Federal geologists used computer models to estimate the likelihood of debris flows in 678 drainage basins in the burned area, as well as how voluminous the material might be and where it might go.
They based their projections on the steepness of the slopes, the extent and severity of the fire, soil characteristics and possible rainfall. The assessment posed two scenarios — a three-hour, high-intensity thunderstorm, and a 12-hour, gentle rainstorm — and found high probabilities that each would cause large debris flows in neighborhoods that front the San Gabriels.
If drainage basins in the mountains fill up, Cannon said, debris could stream into neighborhoods.
Triggered by rainfall, debris flows can travel faster than a grown person can run. The rushing water, soil and rocks can destroy bridges, roads and buildings, and seriously injure or kill people in the way.
The goal of the assessment, officials said, is to help guide state and local planners as they work to protect lives and property in the storm season. Foothill communities are beginning to set up sandbags and concrete barriers to divert any mud flows into the streets and away from homes.
The Los Angeles County Department of Public Works has been preparing for the winter storm season for the last month, said spokesman Bob Spencer.
“A lot of this is part of our normal preparation, but because of the devastation caused by the fire, that effort has been increased this year, particularly on the public outreach side,” Spencer said.
The county oversees an elaborate flood-control system, which includes 14 major dams, about 500 miles of open channels and 3,000 miles of storm drains. Maintenance crews are clearing out 28 basins, which trap debris in the burn areas before storm flows reach neighborhoods, and are expanding eight of them, Spencer said.
The Public Works Department has organized meetings in many of the 23 communities bordering the Angeles National Forest to advise residents about the danger of debris flows and has set up a website to provide news, advice and forecasts from all the agencies involved: www.dpwcare.org. The department is also dispatching engineers to assess the risk to individual homes and draw up plans to protect them. About 350 of these plans have already been presented to property owners, Spencer said.
But in some cases, where homes directly front blackened hillsides, there is little that can be done.
“We have a couple homes where the county told the property owner, ‘Put plywood over your windows and just leave,’ ” Olhasso said. “The one thing that residents need to understand is that if they have this plan, they need to put it in place now; it can’t wait until the 24-hour forecast for rain. By then it could be too late.”
The USGS and the National Weather Service have collaborated on a debris flow early warning system, and city officials are preparing evacuation routes and route closures for when the rains come. La Cañada Flintridge is also revamping its reverse 911 alert system to call residents’ cellphones and personal digital assistants, in addition to their home numbers.

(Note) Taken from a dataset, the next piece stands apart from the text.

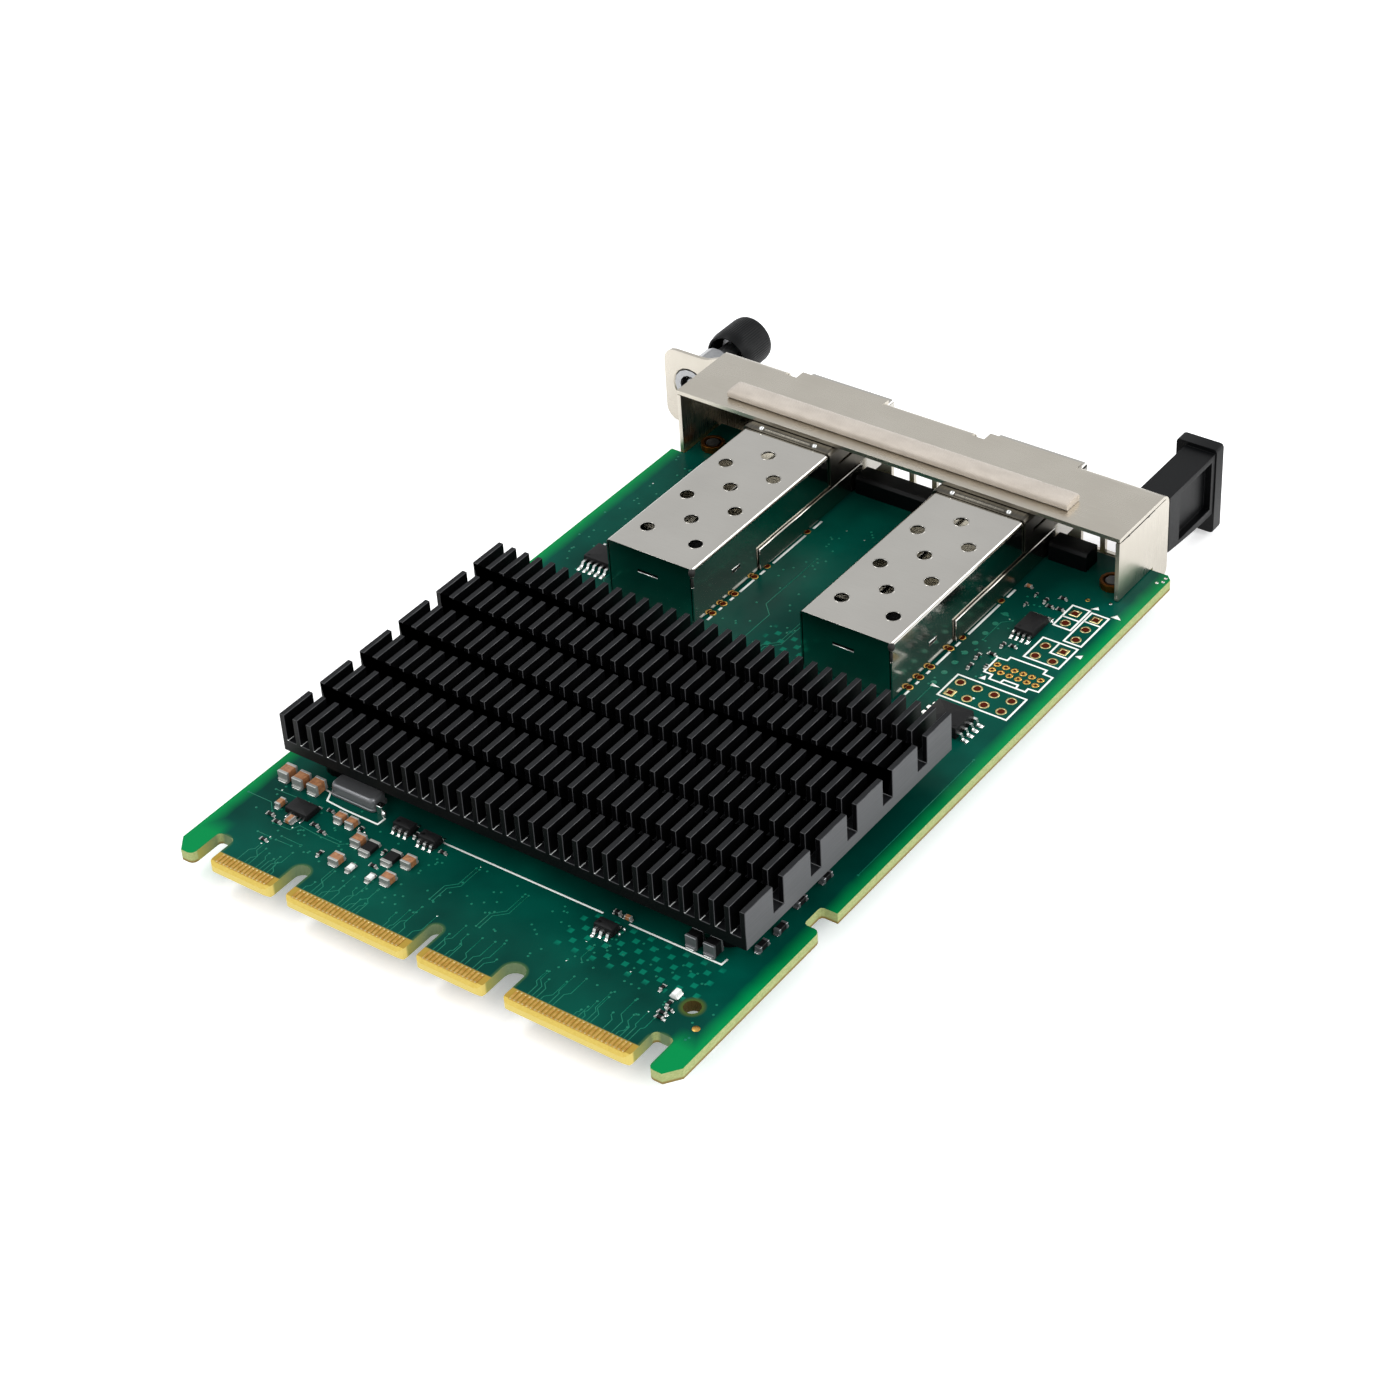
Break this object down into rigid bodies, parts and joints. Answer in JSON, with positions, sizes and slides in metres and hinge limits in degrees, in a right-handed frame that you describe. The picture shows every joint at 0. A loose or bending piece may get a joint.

In Big Tujunga Canyon, residents still struggling to clear piles of debris and ash from homes destroyed in the Station fire said they fear there is worse to come.
“There’s nothing to hold that back,” said Bronwen Aker, pointing to the charred slope behind her red cabin, inherited from her grandmother, in the canyon community of Vogel Flats. “It’s going to come down; it’s not a maybe.”
Last week, representatives of the USGS showed residents footage from the debris flows that followed a series of brush fires in the San Bernardino Mountains in 2003. On Christmas Day that year, a flash flood hit a campsite near a burn area, killing 14 members of a church group.
“It was devastating” to watch, said Adi Ell-Ad, who lost his Vogel Flats home in the Station fire. “The fires might be over, but our problems have just begun.”
After the meeting, he and other community members decided that they could not afford to wait for authorities to put in flood control measures. Based on the advice of a county engineer, they figure they need at least 35,000 sandbags to protect their homes and are looking for volunteers and sponsors to help them organize a “sandbag filling day.”
Ell-Ad is hopeful the sandbags will work, “if we don’t get that much debris flow.”
“If it’s overwhelming,” he said, “then nothing will stop it.”